As we at West End move into God’s future, it is important for us to name the sins in our history. Naming the sin of racism in our past is a vital step in healing and moving forward. 

The sin of racism has been at the very root of our cultural institutions--even the church--for over 400 years. The White American Church has a history of complicity in the sin of racism, both through its most recent silence as well as its history of violence against Black and Indigenous People of Color.

Our congregation was established by the Methodist Episcopal Church South. The divide in the Northern and Southern branches of The Methodist Church stemmed from a decision to allow bishops and pastors to own enslaved persons. And in 1940 when the sanctuary of West End was opened and dedicated for the first time, servants and People of Color were only allowed in the balcony. 

We recognize that the past has shaped our present. We are a predominantly White congregation in a denomination with few mechanisms in place to address the inherent imbalances in resources and opportunities in our system. We confess this injustice and commit to actions that lead to a more just future for all. 

God’s love calls us to individual and systemic change. It is not enough to point out the racism of our neighbor; we must see the “log in our own eye.” (Matthew 7:3) We must commit each day, not just to being “not racist,” but instead to the active pursuit of “anti-racism” in thought, word, and deed.   

To that end, we covenant together with one another as a church to:

  1. To examine actively and humbly our own hearts, attitudes, and assumptions. Knowing that only God can change a human heart through the power of the Holy Spirit, we will lead the church in prayer and in practicing the spiritual disciplines that cultivate time and space for the Spirit’s work. We will encourage one another to grow in humility and love, trusting that the Holy Spirit will work within us to banish racist attitudes and make us more like Christ. The Spirit will also spur us to action, compelling us to work together to abolish institutional and systemic racism.  
  2. To listen deeply. We must seek out the narratives, truths, and counsel of People of Color, including those within our congregation. 
  3. To engage resources that help us explore the history of racial oppression in White culture and in our own attitudes. We take responsibility for our own education. Those of us who are White must realize that we participate in a racist system and have received benefits from this system even if unintentionally.
  4. To make anti-racism a commitment of the whole church at every age and stage of life.
  5. To require all church staff to complete anti-racism training and to offer similar training to laity. 
  6. To make clear to the Bishop and Cabinet that we invite a cross-cultural appointment of clergy at West End UMC.
  7. To recognize the intersectionality of injustice (e.g. discrimination based on things beyond  race such as economic status, sexual orientation, gender identity, physical ability) and to root out these injustices in all of our institutions from education, criminal justice, housing, and food to the one we have most investment in: the church.
  8. To partner with local leadership already doing this work. 
  9. To continue the formation of relationships with historically Black congregations and congregations of color, such as Gordon Memorial UMC, Clark Memorial UMC, and others.
         a.
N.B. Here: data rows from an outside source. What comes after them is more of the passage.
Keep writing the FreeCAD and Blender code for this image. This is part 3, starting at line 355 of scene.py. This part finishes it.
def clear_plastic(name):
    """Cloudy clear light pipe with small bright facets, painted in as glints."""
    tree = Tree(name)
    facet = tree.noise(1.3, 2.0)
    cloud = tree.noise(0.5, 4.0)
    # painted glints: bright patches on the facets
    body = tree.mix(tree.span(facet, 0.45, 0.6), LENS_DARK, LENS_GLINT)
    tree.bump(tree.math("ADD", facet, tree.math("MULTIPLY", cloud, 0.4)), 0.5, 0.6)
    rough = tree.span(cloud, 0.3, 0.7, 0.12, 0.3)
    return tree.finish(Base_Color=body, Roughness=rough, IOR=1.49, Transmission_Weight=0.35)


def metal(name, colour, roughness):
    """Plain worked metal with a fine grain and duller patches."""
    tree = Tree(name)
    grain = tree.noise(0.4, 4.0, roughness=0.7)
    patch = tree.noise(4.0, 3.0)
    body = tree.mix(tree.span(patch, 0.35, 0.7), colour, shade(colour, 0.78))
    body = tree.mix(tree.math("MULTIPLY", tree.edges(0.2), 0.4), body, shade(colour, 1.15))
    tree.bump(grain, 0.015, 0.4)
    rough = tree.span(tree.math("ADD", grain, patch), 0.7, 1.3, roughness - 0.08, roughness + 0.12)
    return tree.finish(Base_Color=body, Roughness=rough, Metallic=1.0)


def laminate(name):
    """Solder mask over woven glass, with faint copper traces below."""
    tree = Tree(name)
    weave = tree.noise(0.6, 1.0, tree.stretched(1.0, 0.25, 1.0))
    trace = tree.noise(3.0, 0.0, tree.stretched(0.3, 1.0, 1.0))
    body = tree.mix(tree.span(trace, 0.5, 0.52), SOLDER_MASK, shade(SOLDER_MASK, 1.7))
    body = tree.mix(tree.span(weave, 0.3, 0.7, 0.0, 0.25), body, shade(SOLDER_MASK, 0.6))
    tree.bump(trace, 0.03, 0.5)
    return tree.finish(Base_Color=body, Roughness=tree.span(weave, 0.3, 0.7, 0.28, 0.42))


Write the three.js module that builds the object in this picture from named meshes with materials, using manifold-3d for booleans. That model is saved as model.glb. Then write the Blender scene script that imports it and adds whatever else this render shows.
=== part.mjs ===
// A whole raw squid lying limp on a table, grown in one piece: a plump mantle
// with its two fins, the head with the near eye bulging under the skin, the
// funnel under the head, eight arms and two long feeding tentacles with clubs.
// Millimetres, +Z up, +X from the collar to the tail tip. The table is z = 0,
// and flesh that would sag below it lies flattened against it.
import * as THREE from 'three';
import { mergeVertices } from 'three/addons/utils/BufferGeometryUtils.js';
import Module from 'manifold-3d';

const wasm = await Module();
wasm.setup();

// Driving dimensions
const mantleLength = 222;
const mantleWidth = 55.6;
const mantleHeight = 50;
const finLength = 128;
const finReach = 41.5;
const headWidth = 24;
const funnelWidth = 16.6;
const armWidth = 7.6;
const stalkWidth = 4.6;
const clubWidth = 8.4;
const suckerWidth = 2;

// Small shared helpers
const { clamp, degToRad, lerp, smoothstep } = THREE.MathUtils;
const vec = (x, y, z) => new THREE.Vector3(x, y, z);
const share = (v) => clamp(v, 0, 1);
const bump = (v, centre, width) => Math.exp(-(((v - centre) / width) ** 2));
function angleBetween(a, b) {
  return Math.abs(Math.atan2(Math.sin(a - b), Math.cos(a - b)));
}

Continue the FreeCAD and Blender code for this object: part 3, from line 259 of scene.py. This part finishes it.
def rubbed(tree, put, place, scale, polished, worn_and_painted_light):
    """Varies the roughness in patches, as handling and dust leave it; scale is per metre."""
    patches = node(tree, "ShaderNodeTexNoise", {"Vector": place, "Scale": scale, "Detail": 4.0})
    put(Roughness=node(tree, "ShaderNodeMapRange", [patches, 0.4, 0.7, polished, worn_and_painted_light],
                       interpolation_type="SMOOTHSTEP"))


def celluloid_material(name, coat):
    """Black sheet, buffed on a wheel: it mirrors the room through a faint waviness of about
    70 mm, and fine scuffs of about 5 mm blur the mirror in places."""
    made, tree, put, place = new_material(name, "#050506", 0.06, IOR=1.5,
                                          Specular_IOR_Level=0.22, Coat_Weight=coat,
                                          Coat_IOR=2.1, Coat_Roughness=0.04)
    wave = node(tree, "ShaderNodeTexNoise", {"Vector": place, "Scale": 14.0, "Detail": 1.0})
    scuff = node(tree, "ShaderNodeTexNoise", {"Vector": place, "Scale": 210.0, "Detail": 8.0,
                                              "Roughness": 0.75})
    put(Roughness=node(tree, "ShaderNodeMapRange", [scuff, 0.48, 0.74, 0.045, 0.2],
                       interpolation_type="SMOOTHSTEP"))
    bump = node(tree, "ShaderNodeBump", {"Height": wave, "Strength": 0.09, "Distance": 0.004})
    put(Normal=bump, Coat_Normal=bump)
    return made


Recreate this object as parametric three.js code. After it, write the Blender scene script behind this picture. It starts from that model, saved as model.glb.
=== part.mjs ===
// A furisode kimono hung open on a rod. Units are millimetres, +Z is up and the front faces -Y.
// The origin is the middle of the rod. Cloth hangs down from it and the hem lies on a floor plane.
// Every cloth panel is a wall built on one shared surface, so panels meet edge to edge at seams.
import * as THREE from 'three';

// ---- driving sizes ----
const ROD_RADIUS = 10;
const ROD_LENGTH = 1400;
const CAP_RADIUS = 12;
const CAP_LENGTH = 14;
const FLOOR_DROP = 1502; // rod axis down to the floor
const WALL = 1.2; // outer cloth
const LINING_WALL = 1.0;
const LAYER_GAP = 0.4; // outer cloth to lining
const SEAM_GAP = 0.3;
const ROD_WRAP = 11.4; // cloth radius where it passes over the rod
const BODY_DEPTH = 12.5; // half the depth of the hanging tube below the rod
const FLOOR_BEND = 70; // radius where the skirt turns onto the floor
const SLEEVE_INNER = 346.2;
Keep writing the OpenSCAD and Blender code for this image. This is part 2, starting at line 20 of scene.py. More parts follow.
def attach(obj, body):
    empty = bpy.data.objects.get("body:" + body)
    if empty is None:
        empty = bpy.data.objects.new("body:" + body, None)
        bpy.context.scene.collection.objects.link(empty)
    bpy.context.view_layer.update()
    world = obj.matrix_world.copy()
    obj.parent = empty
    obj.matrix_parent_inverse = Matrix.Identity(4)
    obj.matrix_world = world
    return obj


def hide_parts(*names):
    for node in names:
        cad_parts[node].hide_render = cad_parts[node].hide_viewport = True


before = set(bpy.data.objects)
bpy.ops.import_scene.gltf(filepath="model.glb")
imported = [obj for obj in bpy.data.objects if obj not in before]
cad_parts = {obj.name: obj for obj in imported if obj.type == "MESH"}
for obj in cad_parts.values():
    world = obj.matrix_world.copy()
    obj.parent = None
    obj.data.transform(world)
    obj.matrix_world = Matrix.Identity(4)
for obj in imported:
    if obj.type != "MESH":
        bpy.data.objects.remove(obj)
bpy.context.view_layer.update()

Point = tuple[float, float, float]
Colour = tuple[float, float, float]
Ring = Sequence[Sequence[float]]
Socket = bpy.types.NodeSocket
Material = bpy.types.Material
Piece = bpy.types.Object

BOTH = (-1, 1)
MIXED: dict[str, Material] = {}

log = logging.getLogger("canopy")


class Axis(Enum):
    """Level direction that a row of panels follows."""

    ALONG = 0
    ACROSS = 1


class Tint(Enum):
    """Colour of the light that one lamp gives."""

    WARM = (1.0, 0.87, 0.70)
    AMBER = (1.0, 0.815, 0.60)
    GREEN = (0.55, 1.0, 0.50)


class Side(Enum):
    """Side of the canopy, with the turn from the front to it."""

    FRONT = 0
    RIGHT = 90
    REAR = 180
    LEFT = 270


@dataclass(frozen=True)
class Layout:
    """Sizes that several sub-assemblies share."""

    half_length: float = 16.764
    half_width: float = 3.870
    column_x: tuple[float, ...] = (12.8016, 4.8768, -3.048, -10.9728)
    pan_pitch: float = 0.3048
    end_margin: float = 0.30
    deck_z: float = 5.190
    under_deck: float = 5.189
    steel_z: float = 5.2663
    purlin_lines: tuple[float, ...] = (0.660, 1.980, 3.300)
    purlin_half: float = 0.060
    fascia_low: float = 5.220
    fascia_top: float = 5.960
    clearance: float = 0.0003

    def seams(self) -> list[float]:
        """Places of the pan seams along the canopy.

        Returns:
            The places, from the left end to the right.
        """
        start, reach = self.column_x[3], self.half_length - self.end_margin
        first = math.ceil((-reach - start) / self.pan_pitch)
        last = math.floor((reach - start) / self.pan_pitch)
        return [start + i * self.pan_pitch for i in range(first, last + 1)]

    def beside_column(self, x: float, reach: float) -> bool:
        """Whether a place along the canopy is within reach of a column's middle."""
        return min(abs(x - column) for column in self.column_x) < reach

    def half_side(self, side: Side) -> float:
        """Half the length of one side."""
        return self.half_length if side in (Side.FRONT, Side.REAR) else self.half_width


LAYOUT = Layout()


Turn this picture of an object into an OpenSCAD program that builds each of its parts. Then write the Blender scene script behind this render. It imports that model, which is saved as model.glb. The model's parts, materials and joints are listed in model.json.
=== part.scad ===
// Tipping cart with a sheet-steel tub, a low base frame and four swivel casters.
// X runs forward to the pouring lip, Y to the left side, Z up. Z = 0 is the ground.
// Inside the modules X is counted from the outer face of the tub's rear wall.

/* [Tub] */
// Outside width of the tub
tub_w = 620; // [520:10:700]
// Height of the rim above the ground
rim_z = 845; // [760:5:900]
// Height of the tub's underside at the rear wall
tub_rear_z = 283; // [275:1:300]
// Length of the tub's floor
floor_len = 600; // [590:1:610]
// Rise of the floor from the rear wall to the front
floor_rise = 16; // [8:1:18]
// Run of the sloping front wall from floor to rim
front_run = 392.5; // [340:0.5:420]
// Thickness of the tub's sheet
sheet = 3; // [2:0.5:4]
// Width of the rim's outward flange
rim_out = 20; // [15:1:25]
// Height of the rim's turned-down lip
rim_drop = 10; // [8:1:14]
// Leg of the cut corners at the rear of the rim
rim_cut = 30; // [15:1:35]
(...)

Continue our Racial Justice Journey series when possible.
         b. Engage in dialogue through book studies, pulpit swaps, and relationship-building.
  10. To support more businesses owned by People of Color. 
  11. To work with leaders and organizations that seek to eliminate racial bias in our justice system.
  12. To work within our own Tennessee-Western Kentucky Annual Conference with ministries such as Black Methodists for Church Renewal, the General Council on Religion and Race, MARCHA and others to de-center Whiteness and dismantle white supremacy. 
  13. To work with local, state, and national advocacy efforts to support policies and practices in the public sphere which dismantle institutional racism in every aspect of our society.

We will not be perfect in this work, but we commit to taking the next right step and to being held accountable.